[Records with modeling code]
◆ ◆ ◆ ◆

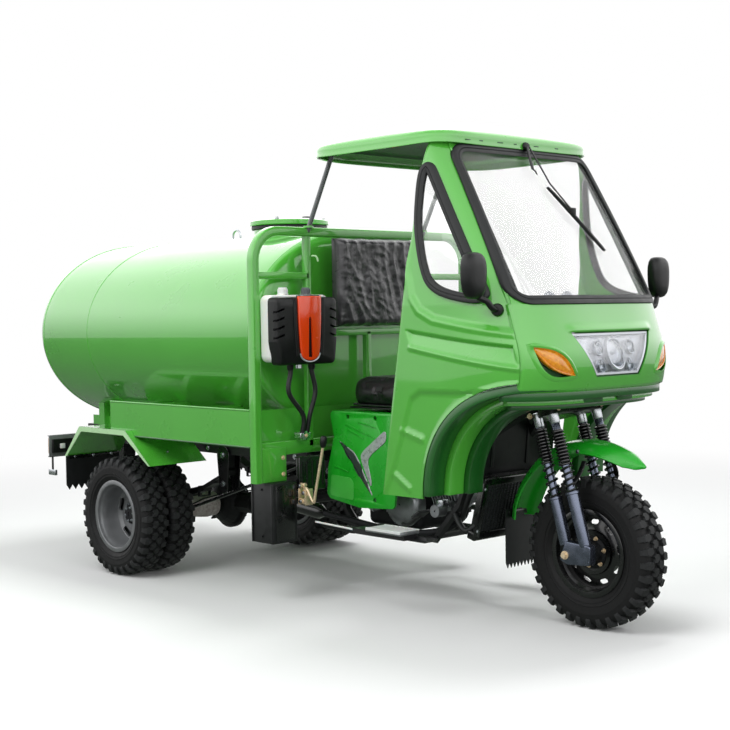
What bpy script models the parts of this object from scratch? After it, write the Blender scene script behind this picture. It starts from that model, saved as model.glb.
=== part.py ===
"""Cargo tricycle with a horizontal liquid tank, built as separate closed solids.

Lengths are metres. Positions are written from the rear axle: X forward, Y to the vehicle's
left, Z up from the ground. One empty moves the whole vehicle so that its box is centred.
"""
import math

import bmesh
import bpy
from mathutils import Matrix, Vector

# Wheels and stance
WHEELBASE = 2.321
FRONT_TYRE_RADIUS = 0.295
REAR_TYRE_RADIUS = 0.283
TYRE_WIDTH = 0.138
BEAD_RADIUS = 0.155
REAR_OUTER_WHEEL_Y = 0.633
TWIN_SPACING = 0.1525
RIM_HALF_WIDTH = 0.058
RIM_LIP = 0.005
RIM_FLANGE_RADIUS = 0.171
RIM_WELL_RADIUS = 0.142
RIM_METAL = 0.009
HUB_RADIUS = 0.048
DISC_METAL = 0.010
AXLE_RADIUS = 0.011
BORE_CLEARANCE = 0.0005
BRAKE_DRUM_RADIUS = 0.108

# Clearances used everywhere
TOUCH_GAP = 0.0003
RUN_GAP = 0.006
OVERRUN = 0.02
BITE = 0.004
PANEL_CLEARANCE = 0.0035

# Tank
TANK_HALF_WIDTH = 0.613
TANK_HALF_HEIGHT = 0.463
TANK_BOTTOM_Z = 0.688
TANK_MIDDLE_Z = TANK_BOTTOM_Z + TANK_HALF_HEIGHT
TANK_REAR_X = -0.755
TANK_FRONT_X = 0.948
TANK_HEAD_DEPTH = 0.045
TANK_SEAM_X = -0.338
TANK_SEAM_WIDTH = 0.014
TANK_SEAM_RISE = 0.003
MANHOLE_X = 0.51
NECK_RADIUS = 0.172
NECK_RISE = 0.041
NECK_TOP_Z = TANK_MIDDLE_Z + TANK_HALF_HEIGHT + NECK_RISE
LID_RADIUS = 0.190
LID_THICKNESS = 0.040
LID_HINGE_RADIUS = 0.008
LIFTING_RING_X = 0.10
LIFTING_RING_RADIUS = 0.028
LIFTING_RING_WIRE = 0.006

# Chassis rails and cross members
RAIL_Y = 0.330
RAIL_WIDTH = 0.050
RAIL_BOTTOM_Z = 0.580
RAIL_TOP_Z = 0.668
RAIL_REAR_X = -0.760
MEMBER_WIDTH = 0.045
FRONT_TUBE_RADIUS = 0.019
FRONT_TUBE_Y = 0.150
CRADLE_TUBE_Z = 0.285
BACKBONE_RADIUS = 0.026
HEAD_TUBE_RADIUS = 0.032
HEAD_TUBE_LENGTH = 0.150
STEP_TUBE_RADIUS = 0.013
STEP_Y = 0.440
STEP_PLATE_WIDTH = 0.070
STEP_PLATE_LENGTH = 0.300
STEP_PLATE_METAL = 0.022

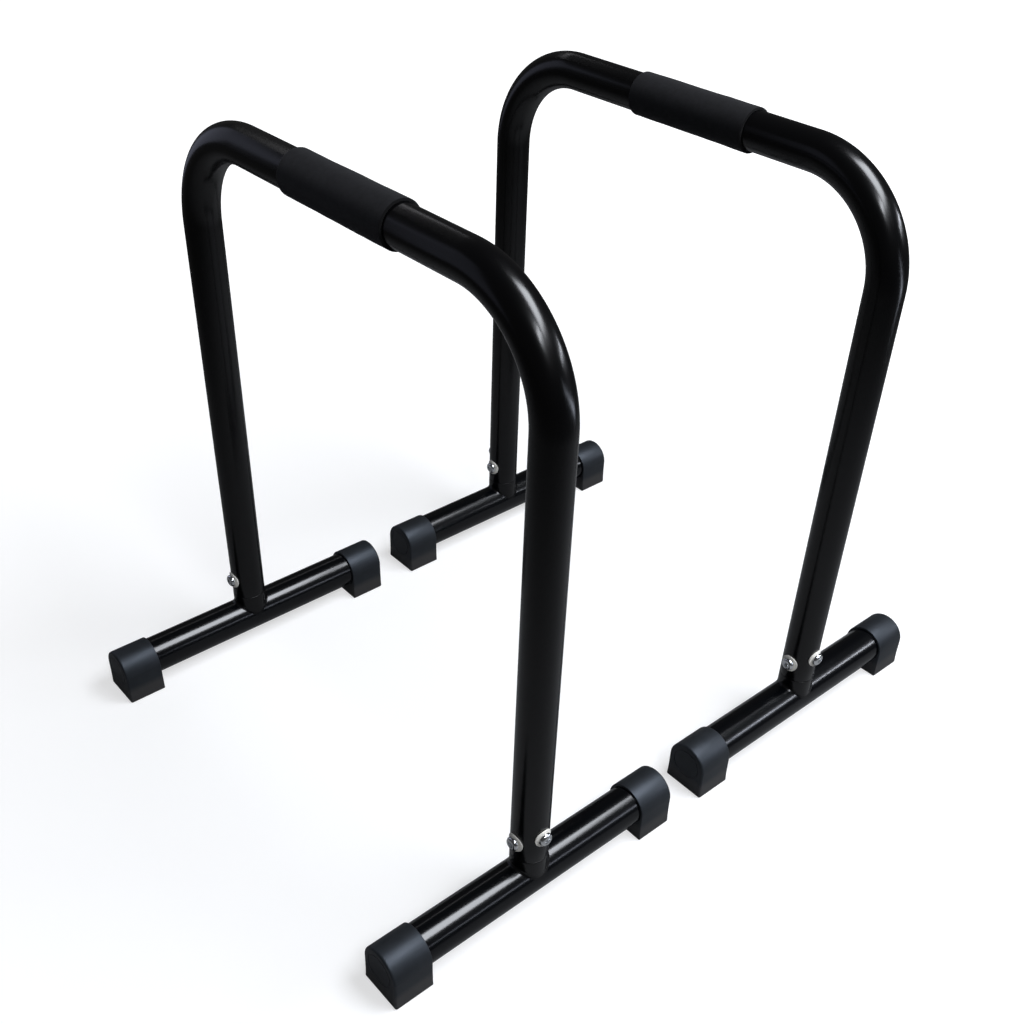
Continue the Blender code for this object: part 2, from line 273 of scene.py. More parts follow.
def arc(radius, start_angle, end_angle, steps, centre=(0, 0)):
    """Points of a rounded corner in a profile, angles in degrees."""
    points = []
    for i in range(steps + 1):
        angle = math.radians(start_angle + (end_angle - start_angle) * i / steps)
        points.append((centre[0] + radius * math.cos(angle), centre[1] + radius * math.sin(angle)))
    return points


def smooth(piece, angle=35):
    """Shades a piece smooth, but for edges sharper than the angle in degrees."""
    only(piece)
    bpy.ops.object.shade_smooth_by_angle(angle=math.radians(angle))


def copy_to(model, name, place, turn=0):
    """A copy of a model with its own mesh, turned about the vertical by degrees and set in its place."""
    only(model)
    bpy.ops.object.duplicate(linked=False)
    piece = bpy.context.object
    piece.name = piece.data.name = name
    piece.rotation_euler.z = math.radians(turn)
    piece.location = place
    bpy.ops.object.transform_apply(location=True, rotation=True, scale=True)
    return piece


def middle(node):
    """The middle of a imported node's box."""
    low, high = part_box(node)
    return (low + high) / 2


def middle_of(piece):
    """The middle of a piece's box."""
    corners = [Vector(c) for c in piece.bound_box]
    return sum(corners, Vector()) / 8


# Materials

# Sockets of a Mix node for colours, which share their names with those for numbers
MIX_FIRST, MIX_SECOND, MIX_RESULT = 6, 7, 2


def linear(colour):
    """An sRGB hex value as the linear colour that a shader takes."""
    parts = [int(colour[i:i + 2], 16) / 255 for i in (1, 3, 5)]
    return [v / 12.92 if v <= 0.04045 else ((v + 0.055) / 1.055) ** 2.4 for v in parts] + [1.0]


def add_node(owner, kind, values=None, links=None, **attributes):
    """Adds one node to a material or the world: values fill its input sockets, links feed them,
    and attributes set the node itself."""
    tree = owner.node_tree
    node = tree.nodes.new(kind)
    for name, value in attributes.items():
        setattr(node, name, value)
    for name, value in (values or {}).items():
        node.inputs[name].default_value = value
    for name, socket in (links or {}).items():
        tree.links.new(socket, node.inputs[name])
    return node


def new_material(name):
    """An empty node material."""
    material = bpy.data.materials.new(name)
    material.use_nodes = True
    material.node_tree.nodes.clear()
    return material


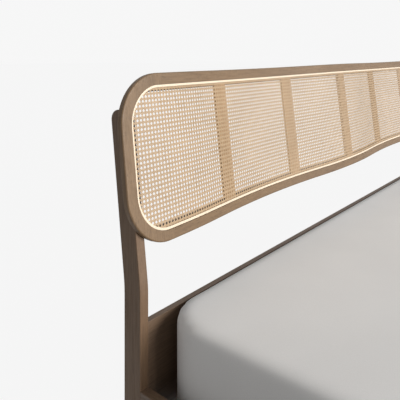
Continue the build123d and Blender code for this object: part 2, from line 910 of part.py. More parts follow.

◆ ◆ ◆ ◆

Exercise instructions: Repeat the records above exactly, from the first line to the last.

The response:
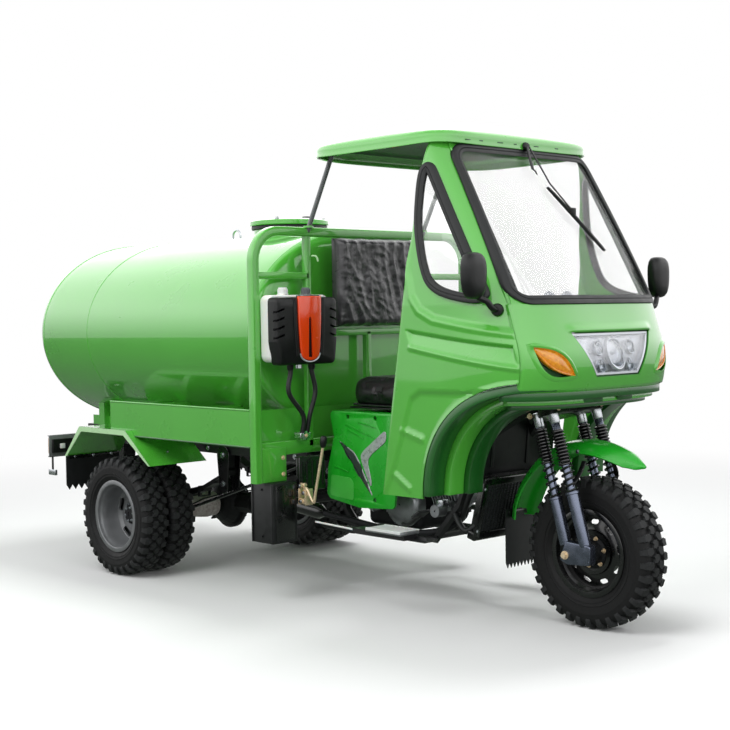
What bpy script models the parts of this object from scratch? After it, write the Blender scene script behind this picture. It starts from that model, saved as model.glb.
=== part.py ===
"""Cargo tricycle with a horizontal liquid tank, built as separate closed solids.

Lengths are metres. Positions are written from the rear axle: X forward, Y to the vehicle's
left, Z up from the ground. One empty moves the whole vehicle so that its box is centred.
"""
import math

import bmesh
import bpy
from mathutils import Matrix, Vector

# Wheels and stance
WHEELBASE = 2.321
FRONT_TYRE_RADIUS = 0.295
REAR_TYRE_RADIUS = 0.283
TYRE_WIDTH = 0.138
BEAD_RADIUS = 0.155
REAR_OUTER_WHEEL_Y = 0.633
TWIN_SPACING = 0.1525
RIM_HALF_WIDTH = 0.058
RIM_LIP = 0.005
RIM_FLANGE_RADIUS = 0.171
RIM_WELL_RADIUS = 0.142
RIM_METAL = 0.009
HUB_RADIUS = 0.048
DISC_METAL = 0.010
AXLE_RADIUS = 0.011
BORE_CLEARANCE = 0.0005
BRAKE_DRUM_RADIUS = 0.108

# Clearances used everywhere
TOUCH_GAP = 0.0003
RUN_GAP = 0.006
OVERRUN = 0.02
BITE = 0.004
PANEL_CLEARANCE = 0.0035

# Tank
TANK_HALF_WIDTH = 0.613
TANK_HALF_HEIGHT = 0.463
TANK_BOTTOM_Z = 0.688
TANK_MIDDLE_Z = TANK_BOTTOM_Z + TANK_HALF_HEIGHT
TANK_REAR_X = -0.755
TANK_FRONT_X = 0.948
TANK_HEAD_DEPTH = 0.045
TANK_SEAM_X = -0.338
TANK_SEAM_WIDTH = 0.014
TANK_SEAM_RISE = 0.003
MANHOLE_X = 0.51
NECK_RADIUS = 0.172
NECK_RISE = 0.041
NECK_TOP_Z = TANK_MIDDLE_Z + TANK_HALF_HEIGHT + NECK_RISE
LID_RADIUS = 0.190
LID_THICKNESS = 0.040
LID_HINGE_RADIUS = 0.008
LIFTING_RING_X = 0.10
LIFTING_RING_RADIUS = 0.028
LIFTING_RING_WIRE = 0.006

# Chassis rails and cross members
RAIL_Y = 0.330
RAIL_WIDTH = 0.050
RAIL_BOTTOM_Z = 0.580
RAIL_TOP_Z = 0.668
RAIL_REAR_X = -0.760
MEMBER_WIDTH = 0.045
FRONT_TUBE_RADIUS = 0.019
FRONT_TUBE_Y = 0.150
CRADLE_TUBE_Z = 0.285
BACKBONE_RADIUS = 0.026
HEAD_TUBE_RADIUS = 0.032
HEAD_TUBE_LENGTH = 0.150
STEP_TUBE_RADIUS = 0.013
STEP_Y = 0.440
STEP_PLATE_WIDTH = 0.070
STEP_PLATE_LENGTH = 0.300
STEP_PLATE_METAL = 0.022

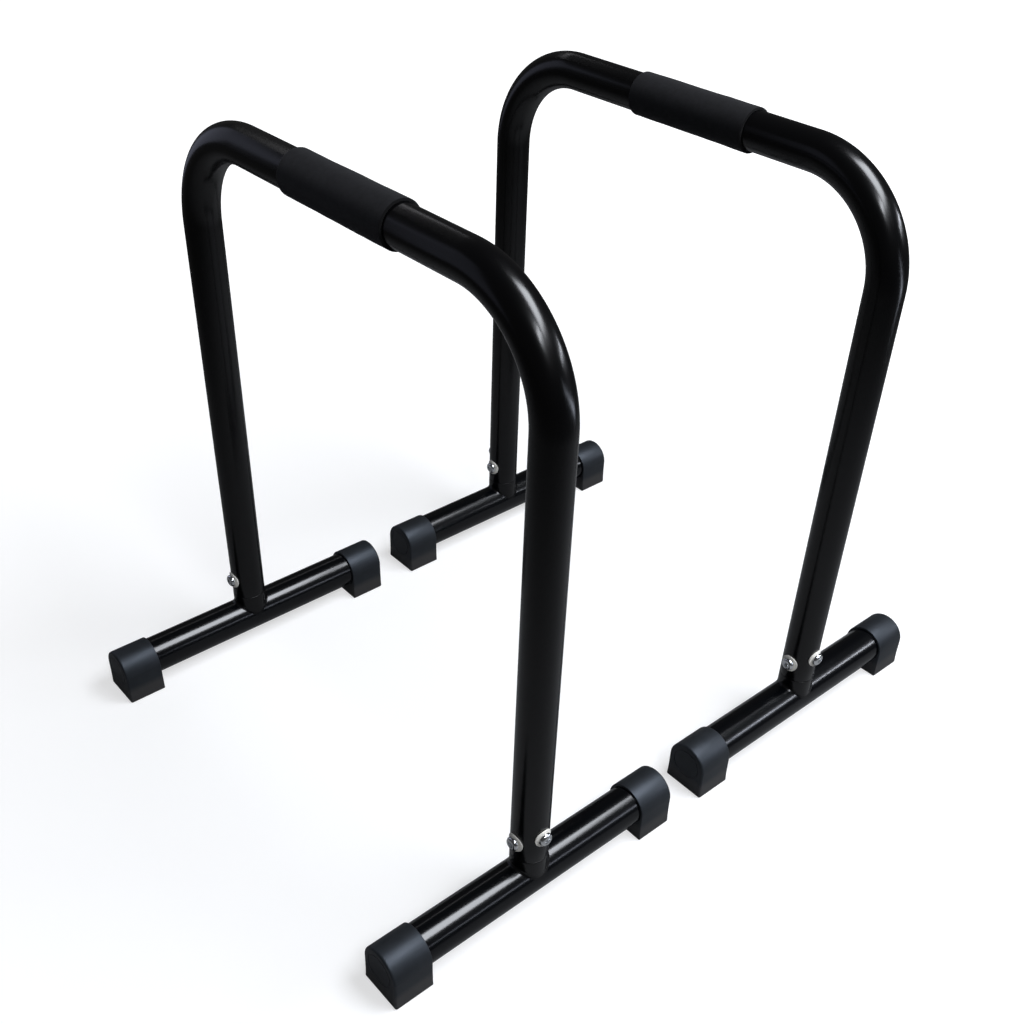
Continue the Blender code for this object: part 2, from line 273 of scene.py. More parts follow.
def arc(radius, start_angle, end_angle, steps, centre=(0, 0)):
    """Points of a rounded corner in a profile, angles in degrees."""
    points = []
    for i in range(steps + 1):
        angle = math.radians(start_angle + (end_angle - start_angle) * i / steps)
        points.append((centre[0] + radius * math.cos(angle), centre[1] + radius * math.sin(angle)))
    return points


def smooth(piece, angle=35):
    """Shades a piece smooth, but for edges sharper than the angle in degrees."""
    only(piece)
    bpy.ops.object.shade_smooth_by_angle(angle=math.radians(angle))


def copy_to(model, name, place, turn=0):
    """A copy of a model with its own mesh, turned about the vertical by degrees and set in its place."""
    only(model)
    bpy.ops.object.duplicate(linked=False)
    piece = bpy.context.object
    piece.name = piece.data.name = name
    piece.rotation_euler.z = math.radians(turn)
    piece.location = place
    bpy.ops.object.transform_apply(location=True, rotation=True, scale=True)
    return piece


def middle(node):
    """The middle of a imported node's box."""
    low, high = part_box(node)
    return (low + high) / 2


def middle_of(piece):
    """The middle of a piece's box."""
    corners = [Vector(c) for c in piece.bound_box]
    return sum(corners, Vector()) / 8


# Materials

# Sockets of a Mix node for colours, which share their names with those for numbers
MIX_FIRST, MIX_SECOND, MIX_RESULT = 6, 7, 2


def linear(colour):
    """An sRGB hex value as the linear colour that a shader takes."""
    parts = [int(colour[i:i + 2], 16) / 255 for i in (1, 3, 5)]
    return [v / 12.92 if v <= 0.04045 else ((v + 0.055) / 1.055) ** 2.4 for v in parts] + [1.0]


def add_node(owner, kind, values=None, links=None, **attributes):
    """Adds one node to a material or the world: values fill its input sockets, links feed them,
    and attributes set the node itself."""
    tree = owner.node_tree
    node = tree.nodes.new(kind)
    for name, value in attributes.items():
        setattr(node, name, value)
    for name, value in (values or {}).items():
        node.inputs[name].default_value = value
    for name, socket in (links or {}).items():
        tree.links.new(socket, node.inputs[name])
    return node


def new_material(name):
    """An empty node material."""
    material = bpy.data.materials.new(name)
    material.use_nodes = True
    material.node_tree.nodes.clear()
    return material


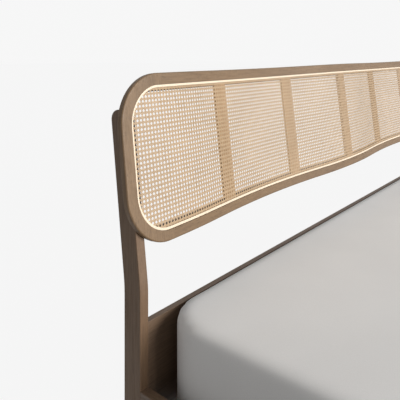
Continue the build123d and Blender code for this object: part 2, from line 910 of part.py. More parts follow.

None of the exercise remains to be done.